What is the difference between B2B and B2C sales?
B2B (business-to-business) means one company sells to another. Deals involve multiple stakeholders, longer sales cycles (weeks to 18+ months), and higher deal values. B2C (business-to-consumer) means selling directly to individuals. Transactions are fast (minutes to days), emotion-driven, and involve a single buyer making a personal spending decision.
What does B2G mean in sales?
B2G stands for business-to-government. It describes selling products or services to federal, state, or local government agencies. B2G deals typically involve formal procurement processes, RFPs (requests for proposal), and compliance requirements. It is the smallest and most specialized of the four sales categories.
What is C2C sales?
C2C stands for consumer-to-consumer. It describes transactions between individuals rather than businesses. Platforms like eBay, Craigslist, Facebook Marketplace, and Airbnb facilitate C2C commerce. A business typically owns the platform, but the buyers and sellers are both private individuals.
Why is B2B important even if B2C is more common?

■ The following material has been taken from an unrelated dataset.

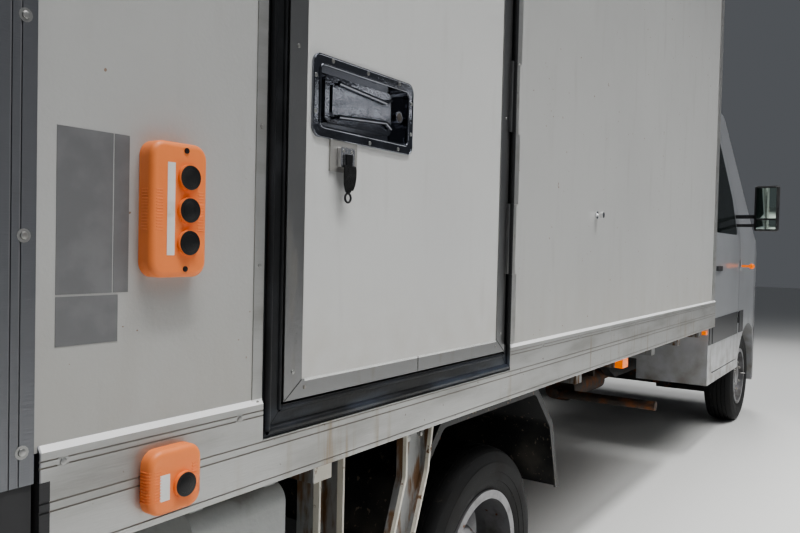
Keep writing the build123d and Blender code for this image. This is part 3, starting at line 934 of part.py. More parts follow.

B2B matters because it drives a much larger share of total economic value. The global B2B ecommerce market alone was estimated at $36 trillion in 2026 — far exceeding the consumer market. Every product a consumer buys is the end result of multiple B2B transactions in the supply chain: raw materials, manufacturing, logistics, distribution, and retail technology all involve B2B sales.
Can a company operate across multiple sales categories?
Yes. Many companies operate across two or more categories simultaneously. Amazon is B2C (consumer retail), B2B (Amazon Business), and B2G (cloud services to government agencies via AWS). Microsoft sells to consumers (Xbox, Office), businesses (Azure, Teams), and governments (defense contracts). These multi-channel models require separate sales motions, pricing structures, and tooling for each segment.